Managing all these mobiles
Expanding the concept outside a single vendor, we now step into the world of mobile device management (MDM). The idea is simple: make every other type of smartphone controllable in the way that made BlackBerry so attractive.
BYOD: great for working on the move, less so for security
It is no surprise that the range of offerings on the market is already big and it continues to expand as new vendors jump on the bandwagon.
Neither is it any great shock that the latest version of RIM's enterprise server package is multi-platform and encompasses iOS and Android devices as well as the company's proprietary handsets.
What does MDM bring us? Precisely what we have just discussed: centralised policies, mobile device wiping, control over the functions users are able to use, connectivity into corporate fileshares and so on.

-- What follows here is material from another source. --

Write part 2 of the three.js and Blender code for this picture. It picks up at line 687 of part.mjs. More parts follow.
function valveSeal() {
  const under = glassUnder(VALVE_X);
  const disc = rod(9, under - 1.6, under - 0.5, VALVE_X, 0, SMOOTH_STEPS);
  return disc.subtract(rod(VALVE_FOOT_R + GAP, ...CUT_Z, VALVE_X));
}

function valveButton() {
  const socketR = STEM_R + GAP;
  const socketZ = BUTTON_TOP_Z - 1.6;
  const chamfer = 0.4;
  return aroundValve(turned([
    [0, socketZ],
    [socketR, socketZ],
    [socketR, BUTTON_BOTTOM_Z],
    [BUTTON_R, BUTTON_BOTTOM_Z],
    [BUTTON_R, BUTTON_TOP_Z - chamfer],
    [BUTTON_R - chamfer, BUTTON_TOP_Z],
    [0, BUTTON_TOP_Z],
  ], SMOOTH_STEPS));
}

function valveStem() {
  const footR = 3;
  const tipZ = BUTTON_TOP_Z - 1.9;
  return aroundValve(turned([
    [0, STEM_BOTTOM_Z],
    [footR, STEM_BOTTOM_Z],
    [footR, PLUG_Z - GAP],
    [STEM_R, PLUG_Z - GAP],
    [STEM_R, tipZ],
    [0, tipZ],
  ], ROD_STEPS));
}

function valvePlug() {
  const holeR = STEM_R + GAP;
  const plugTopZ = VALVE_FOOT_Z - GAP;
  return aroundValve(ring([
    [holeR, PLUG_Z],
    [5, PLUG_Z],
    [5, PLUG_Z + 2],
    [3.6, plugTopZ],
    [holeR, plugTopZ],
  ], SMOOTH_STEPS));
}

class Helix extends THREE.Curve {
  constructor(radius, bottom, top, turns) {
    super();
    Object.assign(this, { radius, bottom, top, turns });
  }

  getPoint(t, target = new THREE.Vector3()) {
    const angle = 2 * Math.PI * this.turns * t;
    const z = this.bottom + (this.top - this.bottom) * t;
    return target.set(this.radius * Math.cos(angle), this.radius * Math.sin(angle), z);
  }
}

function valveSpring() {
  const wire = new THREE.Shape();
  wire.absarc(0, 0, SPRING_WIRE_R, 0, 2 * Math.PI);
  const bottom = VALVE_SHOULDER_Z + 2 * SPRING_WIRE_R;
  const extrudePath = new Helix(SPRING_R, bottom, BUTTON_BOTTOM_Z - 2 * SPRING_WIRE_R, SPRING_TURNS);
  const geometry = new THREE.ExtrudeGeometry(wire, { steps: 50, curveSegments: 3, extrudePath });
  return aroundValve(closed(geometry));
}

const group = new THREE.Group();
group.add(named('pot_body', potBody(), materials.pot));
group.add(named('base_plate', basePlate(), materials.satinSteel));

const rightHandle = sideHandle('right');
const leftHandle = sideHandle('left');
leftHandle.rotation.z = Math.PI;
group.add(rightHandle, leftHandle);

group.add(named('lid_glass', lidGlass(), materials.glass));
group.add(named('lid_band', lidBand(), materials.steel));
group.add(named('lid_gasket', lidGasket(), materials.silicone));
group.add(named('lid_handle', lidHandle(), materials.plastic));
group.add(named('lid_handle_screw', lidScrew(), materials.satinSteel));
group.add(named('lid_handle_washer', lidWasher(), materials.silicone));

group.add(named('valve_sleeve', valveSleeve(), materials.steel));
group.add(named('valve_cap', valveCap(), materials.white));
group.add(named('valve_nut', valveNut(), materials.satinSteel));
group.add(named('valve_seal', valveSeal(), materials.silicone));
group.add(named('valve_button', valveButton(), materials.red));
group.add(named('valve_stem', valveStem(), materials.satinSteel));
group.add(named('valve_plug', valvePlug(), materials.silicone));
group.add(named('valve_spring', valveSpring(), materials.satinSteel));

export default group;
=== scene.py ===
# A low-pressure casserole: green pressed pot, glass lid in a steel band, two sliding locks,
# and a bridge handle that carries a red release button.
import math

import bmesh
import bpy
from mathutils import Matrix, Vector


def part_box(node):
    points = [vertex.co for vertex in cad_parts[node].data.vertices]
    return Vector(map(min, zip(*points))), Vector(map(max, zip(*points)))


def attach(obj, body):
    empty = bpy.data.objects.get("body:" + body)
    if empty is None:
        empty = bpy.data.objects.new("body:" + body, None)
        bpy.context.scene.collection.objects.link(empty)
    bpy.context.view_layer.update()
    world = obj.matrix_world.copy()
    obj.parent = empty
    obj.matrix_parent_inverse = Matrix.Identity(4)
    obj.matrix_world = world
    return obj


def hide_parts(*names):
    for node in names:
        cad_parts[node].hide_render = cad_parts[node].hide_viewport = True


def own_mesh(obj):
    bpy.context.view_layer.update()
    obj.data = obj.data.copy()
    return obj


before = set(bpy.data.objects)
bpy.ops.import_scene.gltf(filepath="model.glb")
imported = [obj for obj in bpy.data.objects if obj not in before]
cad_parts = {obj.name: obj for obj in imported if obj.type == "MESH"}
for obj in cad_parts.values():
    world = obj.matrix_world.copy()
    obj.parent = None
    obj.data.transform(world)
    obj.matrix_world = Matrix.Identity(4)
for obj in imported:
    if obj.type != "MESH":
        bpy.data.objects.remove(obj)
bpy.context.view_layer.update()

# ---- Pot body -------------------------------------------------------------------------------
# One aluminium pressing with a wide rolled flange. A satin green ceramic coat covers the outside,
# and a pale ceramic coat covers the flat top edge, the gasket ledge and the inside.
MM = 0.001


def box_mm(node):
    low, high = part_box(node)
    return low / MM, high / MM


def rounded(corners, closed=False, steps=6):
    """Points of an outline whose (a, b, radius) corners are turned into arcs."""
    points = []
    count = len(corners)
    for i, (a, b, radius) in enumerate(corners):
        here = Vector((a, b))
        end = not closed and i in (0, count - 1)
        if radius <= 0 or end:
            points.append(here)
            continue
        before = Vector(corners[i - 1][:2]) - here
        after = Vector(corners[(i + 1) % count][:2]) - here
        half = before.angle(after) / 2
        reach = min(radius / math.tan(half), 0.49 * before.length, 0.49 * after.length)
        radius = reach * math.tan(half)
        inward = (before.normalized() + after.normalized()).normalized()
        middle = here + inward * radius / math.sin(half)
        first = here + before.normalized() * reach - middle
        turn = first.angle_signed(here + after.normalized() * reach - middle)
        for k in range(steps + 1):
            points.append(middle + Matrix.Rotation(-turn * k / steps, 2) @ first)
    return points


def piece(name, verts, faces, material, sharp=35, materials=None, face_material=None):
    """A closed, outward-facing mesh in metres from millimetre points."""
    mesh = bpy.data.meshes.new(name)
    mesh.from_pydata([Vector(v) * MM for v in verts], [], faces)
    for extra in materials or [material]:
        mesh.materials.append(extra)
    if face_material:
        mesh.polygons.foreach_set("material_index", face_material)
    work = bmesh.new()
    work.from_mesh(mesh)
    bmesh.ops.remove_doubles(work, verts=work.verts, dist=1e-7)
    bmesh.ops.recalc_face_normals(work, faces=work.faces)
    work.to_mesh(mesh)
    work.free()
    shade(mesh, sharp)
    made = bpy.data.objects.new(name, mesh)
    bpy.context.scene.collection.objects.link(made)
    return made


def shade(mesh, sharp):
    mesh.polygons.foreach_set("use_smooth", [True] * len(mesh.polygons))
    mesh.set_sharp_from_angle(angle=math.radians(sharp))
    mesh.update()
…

Pretty well every decent offering has a similar baseline of functionality, including all of the above plus on-board encryption, the ability to share files securely with colleagues and third parties, and even the option not to permit the user to see files at all in the event that the device can't contact its “mother”.
There is just one snag, though: BYOD, or bring your own device.

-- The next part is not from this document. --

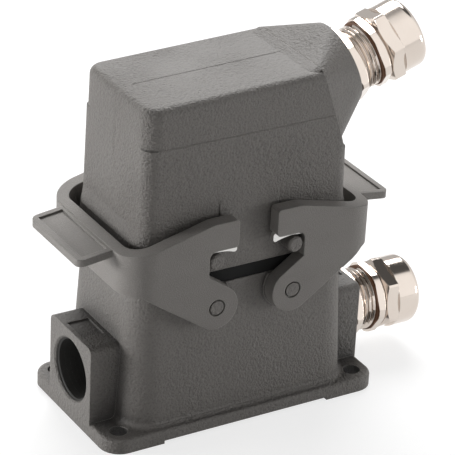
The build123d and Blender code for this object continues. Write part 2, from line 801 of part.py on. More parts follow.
def male_insert():
    """The pin insert of the hood: flange, terminal block above and a skirt round the pins."""
    side = (insert_half_length, insert_half_width)
    flange = (insert_flange_half_length, insert_flange_half_width)
    corners = (insert_corner, insert_corner)
    cavity = (female_nose_half_length + skirt_play, female_nose_half_width + skirt_play)
    skirt = (cavity[0] + skirt_wall, cavity[1] + skirt_wall)
    skirt_corners = (insert_corner + skirt_wall, insert_corner + skirt_wall)
    skirt_low = male_nose_z - skirt_depth
    top_z_block = male_seat_z + insert_depth
    shape = block(skirt, skirt, skirt_corners, skirt_low, male_flange_z)
    shape = shape - block(cavity, cavity, corners, skirt_low, male_nose_z)
    flange_corners = (insert_flange_corner, insert_flange_corner)
    shape = shape + block(flange, flange, flange_corners, male_flange_z, male_seat_z)
    shape = shape + block(side, side, corners, male_seat_z, top_z_block)
    z_screw = male_seat_z + terminal_screw_drop
    cuts = insert_cuts(male_nose_z, top_z_block, z_screw, male_flange_z, male_seat_z)
    return shape.cut(*cuts, earth_pocket(male_seat_z + earth_leg / 2))


def female_contact(spot):
    """One turned socket contact with a bore for the pin and a bore for the wire."""
    low_z = seat_z - insert_depth + contact_end_gap
    top = female_nose_z - contact_mouth_depth
    contact = cylinder(contact_barrel, low_z, top)
    pin_bore = cylinder(contact_pin + 2 * contact_play, top - contact_pin_reach, top)
    wire_bore = cylinder(contact_wire_bore, low_z, low_z + contact_wire_depth)
    return Pos(spot.X, spot.Y, 0) * contact.cut(pin_bore, wire_bore)


def male_contact(spot):
    """One turned pin contact."""
    high_z = male_seat_z + insert_depth - contact_end_gap
    tip_z = female_nose_z - contact_mouth_depth - contact_pin_reach + contact_end_gap
    pin = cylinder(contact_pin, tip_z, male_nose_z)
    pin = chamfer(pin.faces().sort_by(Axis.Z)[0].edges(), contact_pin / 4)
    wire_bore = cylinder(contact_wire_bore, high_z - contact_wire_depth, high_z)
    contact = pin + cylinder(contact_barrel, male_nose_z, high_z)
    return Pos(spot.X, spot.Y, 0) * (contact - wire_bore)


def terminal_screws(z_screw):
    """The ten slotted screws that clamp the wires, five on each long side of an insert."""
    inner_y = contact_row_y + contact_barrel / 2 + screw_play
    length = insert_half_width - inner_y
    screw = cylinder(terminal_screw, 0, length)
    slot = Pos(0, 0, length) * Box(terminal_screw, screw_slot, 2 * screw_slot_depth)
    screw = screw - slot
    front = Plane(origin=(0, -inner_y, z_screw), x_dir=(1, 0, 0), z_dir=(0, -1, 0))
    shapes = []
    for x in sorted({round(spot.X, 6) for spot in contact_spots()}):
        one = front * Pos(x, 0, 0) * screw
        shapes += [one, mirror(one, Plane.XZ)]
    return Compound(children=shapes)


def fixing_screws(head_z, direction):
    """The four screws that hold an insert; direction is the way the heads point."""
    shank_length = insert_flange_thickness + fixing_length - fixing_end_gap
    shank = cylinder(fixing_screw, -shank_length, 0)
    head = cylinder(fixing_head, 0, fixing_head_height)
    slot = Pos(0, 0, fixing_head_height) * Box(fixing_head, screw_slot, 2 * screw_slot_depth)
    screw = shank + head - slot
    place = Plane(origin=(0, 0, head_z), x_dir=(1, 0, 0), z_dir=(0, 0, direction))
    screws = [place * part for part in at_corners(screw, fixing_pitch_x, fixing_pitch_y)]
    return Compound(children=screws)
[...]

Some bright spark has decided it is a good idea to let users bring their own computers in to work and read their corporate emails on their own iPhones. Many employers (mine included) even offer financial incentives for staff to use their own devices to reduce the capital and support costs of owning vast collections of PC software.
Your users probably won't want you to wipe all their data just because they have left the company
This messes up the MDM model because your users probably won't want you to be able to take control of their devices, enforce policies or wipe all their data just because they have left the company and you don't want them to see their email any more.

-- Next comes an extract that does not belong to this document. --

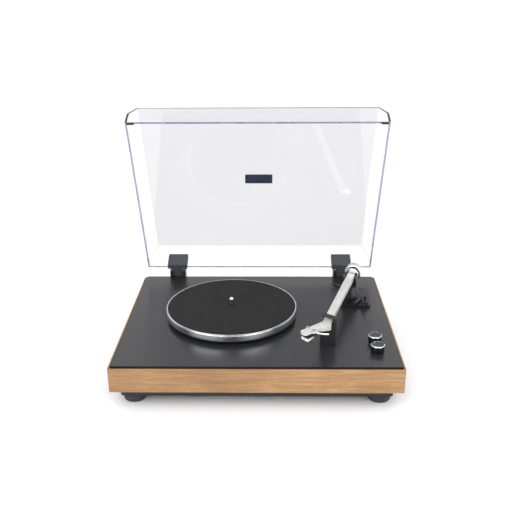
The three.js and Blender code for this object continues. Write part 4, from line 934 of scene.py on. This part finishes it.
def makeStudio():
    s = studio
    half = s["floorSize"] / 2
    mesh = bpy.data.meshes.new("floor")
    mesh.from_pydata([(-half, -half, 0), (half, -half, 0), (half, half, 0), (-half, half, 0)], [], [(0, 1, 2, 3)])
    material, tree = newMaterial("pale floor")
    mesh.materials.append(finishMaterial(material, tree, **{"Base Color": linear(s["floor"]), "Roughness": 0.6}))
    floor = bpy.data.objects.new("floor", mesh)
    bpy.context.scene.collection.objects.link(floor)

    world = bpy.data.worlds.new("studio")
    bpy.context.scene.world = world
    world.use_nodes = True
    tree = world.node_tree
    tree.nodes.clear()
    look = addNode(tree, "ShaderNodeTexCoord", out="Generated")
    parts = addNode(tree, "ShaderNodeSeparateXYZ", {0: look}).outputs
    front = addNode(tree, "ShaderNodeMath", {0: parts["Y"], 1: -1.0}, 0, operation="MULTIPLY")
    bearing = addNode(tree, "ShaderNodeMath", {0: parts["X"], 1: front}, 0, operation="ARCTAN2")
    share = addNode(tree, "ShaderNodeMapRange", {"Value": bearing, "From Min": -math.pi, "From Max": math.pi}, 0)
    stops = [((angle + 180) / 360, tone / s["scale"]) for angle, tone in s["walls"]]
    wall = addNode(tree, "ShaderNodeValToRGB", {"Fac": share}, "Color", stops)
    rise = addNode(tree, "ShaderNodeMapRange", {
        "Value": parts["Z"], "From Min": s["topFrom"], "From Max": s["topTo"],
    }, 0)
    top = [s["top"] / s["scale"]] * 3 + [1]
    sky = addNode(tree, "ShaderNodeMix", {0: rise, 6: wall, 7: top}, 2, data_type="RGBA")
    background = addNode(tree, "ShaderNodeBackground", {"Color": sky, "Strength": s["scale"]}, 0)
    addNode(tree, "ShaderNodeOutputWorld", {"Surface": background})

    key = bpy.data.lights.new("key", "SUN")
    key.energy = s["key"]
    key.angle = math.radians(s["keySoftness"])
    lamp = bpy.data.objects.new("key", key)
    turn = Matrix.Rotation(math.radians(s["keyTurn"]), 4, "Z")
    lamp.matrix_world = turn @ Matrix.Rotation(math.radians(s["keyTilt"]), 4, "X")
    bpy.context.scene.collection.objects.link(lamp)
    bpy.context.scene.view_settings.view_transform = "Standard"


def makeCamera():
    lens = bpy.data.cameras.new("camera")
    lens.lens = view["lens"]
    lens.sensor_width = 36
    camera = bpy.data.objects.new("camera", lens)
    heading = Matrix.Rotation(math.radians(-view["yaw"]), 4, "Z")
    tilt = Matrix.Rotation(math.radians(90 - view["pitch"]), 4, "X")
    roll = Matrix.Rotation(math.radians(view["roll"]), 4, "Z")
    camera.matrix_world = Matrix.Translation(view["position"]) @ heading @ tilt @ roll
    bpy.context.scene.collection.objects.link(camera)
    bpy.context.scene.camera = camera


makeStudio()
makeCamera()
makeEasedPieces()
makePlatter()
makeMat()
makeKnobs()
makeScrews(makeFeet())
makeSockets()
makeDrive()
makeBalance()
makeCover()

print("finished")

The problem, then, is data leakage – regardless of whether staff members are part of some formal BYOD scheme or just using their personal device to make that last-minute tweak to a document. When data finds its way onto someone's portable device you can assume it will be accessible for ever more unless there is some way you can control what that person can do with it.
There are a few solutions and you may well end up using more than one of them, because each addresses a different aspect of the problem.
If you install applications on users' mobile devices you have the problem of uninstalling them if users leave the company. The answer is simple: don't install them locally on the devices but instead make them accessible remotely.
Anyone who has ever used something like the Citrix Receiver client on an iPad will know that it is actually not a bad experience. True, you wouldn't want to write a novel on it, but you probably wouldn't want to do that on a locally installed word processor either.
The prevalence of 3G/4G mobile networks and wireless hotspots makes it economical for your users to treat their BYOD devices as thin clients and access applications over the internet.
This could be through a self-hosted or a cloud service, the latter often being preferable as users may well be connected automatically to their closest server, thus aiding performance.